Young children tend to see the world immediately around them as indicative of what the whole world is like, so this would be a perfect kickstart to broadening their horizons through teaming up with schools in a totally different landscape perhaps through a Travelling Teddy exchange or a Through My Window art collaboration, both of which not only connect the kids but help them to look closely at their own environment so they can share it with others elsewhere.  Where we live also shapes how we live and what we consider to be normal routines so comparing and contrasting things such as school and leisure time activities can also open doors and minds to difference. My Australia expands to become Our Australia.


The Walkabout Orchestra

The Walkabout Orchestra

The Walkabout Orchestra











The Walkabout Orchestra

Chloe Perernau

Quarto, UK, 2018

32pp., hbk., RRP $A24.99


The orchestra have an important concert to play… but all the musicians have gone walkabout! But each has sent a postcard to  the Maestro saying where they are. So the challenge for the reader is to help him and his faithful assistant find them using the clues in those postcards.

From Reykjavik to Rio young readers will enjoy this search-and-find tour of the world that introduces them to the instruments of the orchestra as they test their powers of observation using the pictures of each in the introductory pages as a starting point.

With busy pages that test the eye (although not quite as busy as Where’s Wally?) this book encourages readers to examine the details in things rather than just glancing quickly at them and moving on.  To add to the mix there is a little yellow bird on each double-spread with his own quest that adds a further challenge.  All eventually come together in a concert hall with some interesting audience members, and for those who just can’t find them, an answer key is provided.
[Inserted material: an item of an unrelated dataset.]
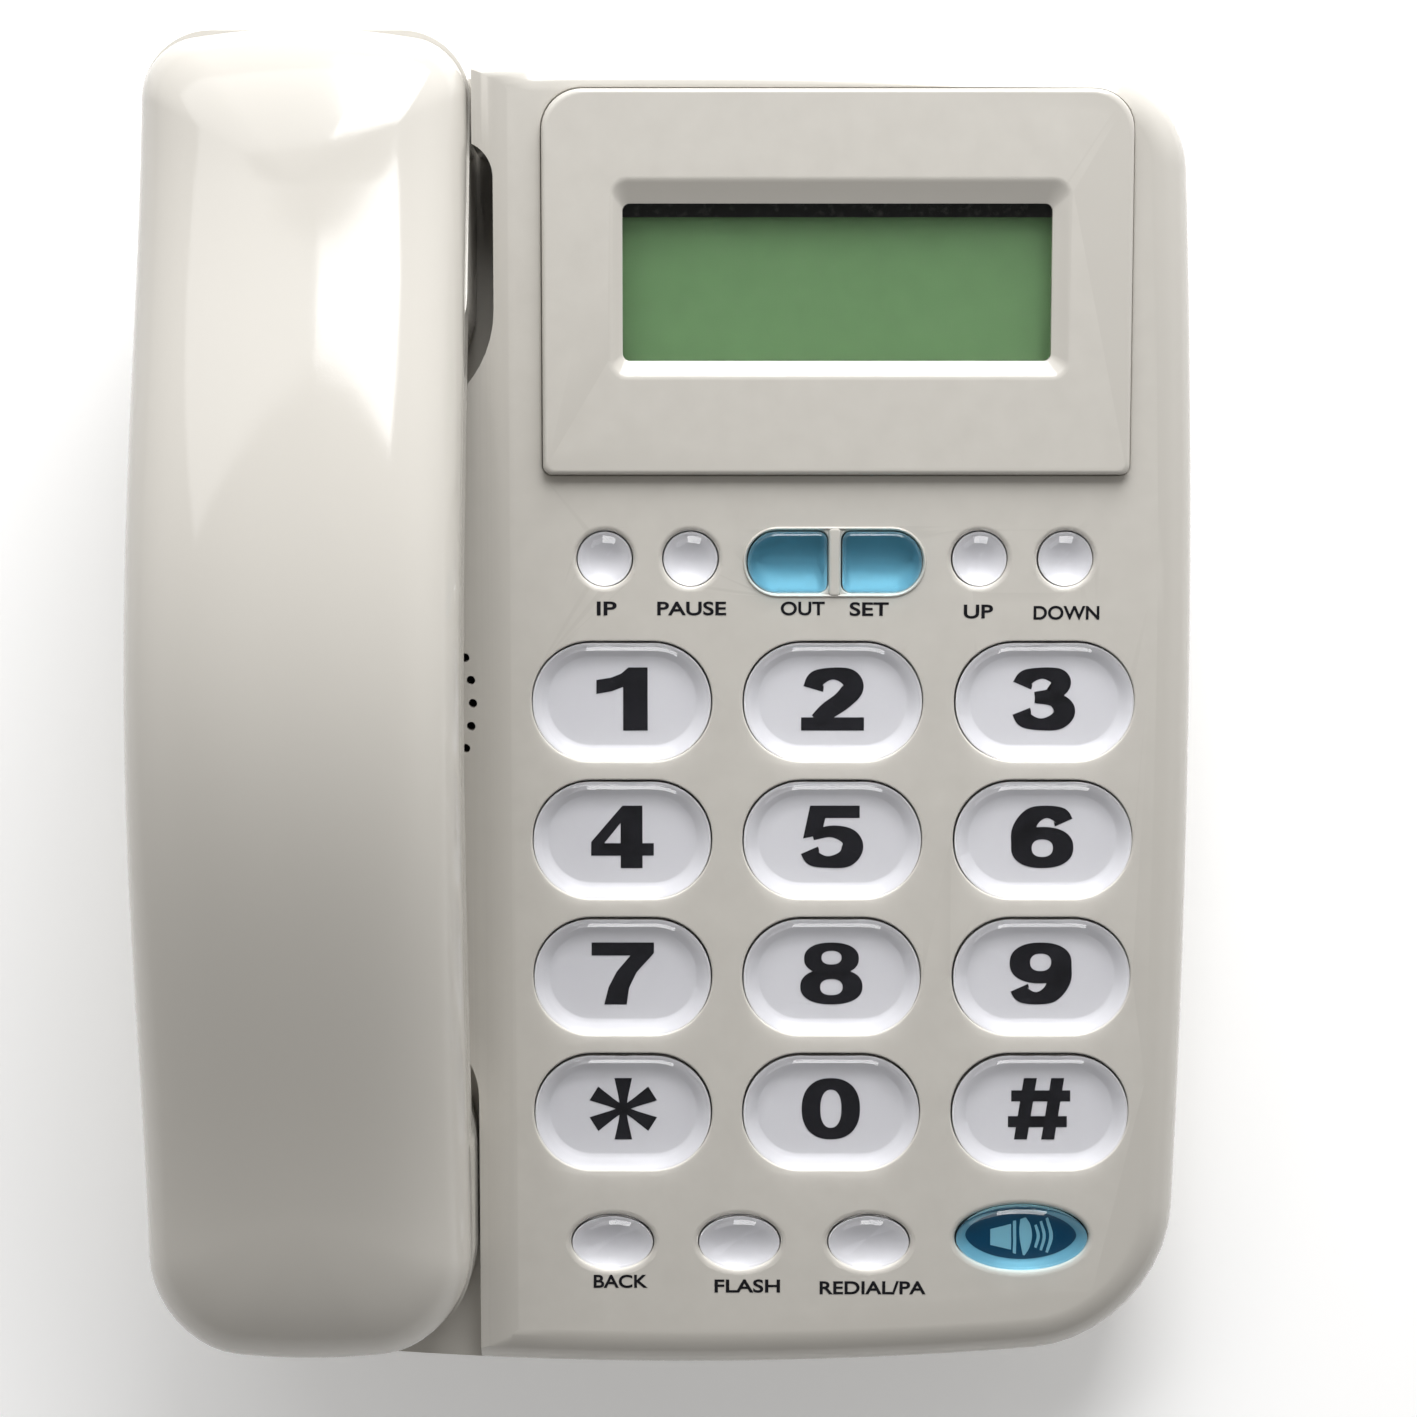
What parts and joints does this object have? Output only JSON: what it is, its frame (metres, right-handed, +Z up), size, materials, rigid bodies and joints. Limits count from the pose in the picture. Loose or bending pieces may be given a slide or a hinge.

While this ostensibly introduces children to the instruments of the orchestra, it works better as a search-and-find book which is much more fun and informative.  

A great addition for those who have pored over Where’s Wally and who are looking for a new challenge in that collaborative reading activity that is so important to emerging readers, particularly boys.





Road Trip

Road Trip

Road Trip











Road Trip

Danny Parker

Nathaniel Eckstrom

Little Hare, 2017

48pp., hbk., RRP $A24.99


It’s a familiar scene on Australian roads – cars packed to overflowing as the family heads out on a road trip.  And, inside, the conversation is just as familiar… “How long till we get there, Dad?” “About an hour.” “How long is an hour?”

Clearly, for this father and son that’s the start of this new adventure because in clever rhyming verse Dad lists all the things that take an hour…

It’s sixty short minutes, not one moment more.

A bike ride, 

A boat trip,

Ice cream by the shore.

It’s a hammock in summer; or the park with the dogs.

It’s a snuggle in winter; hot chocolate with rugs…

But as the drive continues from the city through magnificent countryside his son gets more and more frustrated urging his dad to go faster.  But Dad is quite content to stick to the speed limit and enjoy the journey as the scenery unfolds.  Until finally…

This story will be familiar to most families who have ever undertaken a journey that goes beyond the regular routine of shops, schools and sportsgrounds.  Parents will relate to the joy of just getting away from those clogged, crowded roads and breathing the country air, while their children will be full of the excitement and anticipation of the destination and couldn’t care about the journey.  And why does it always take longer to get there than it does to get home?  And how long is an hour anyway? What are the fun things that a family does that fill in an hour?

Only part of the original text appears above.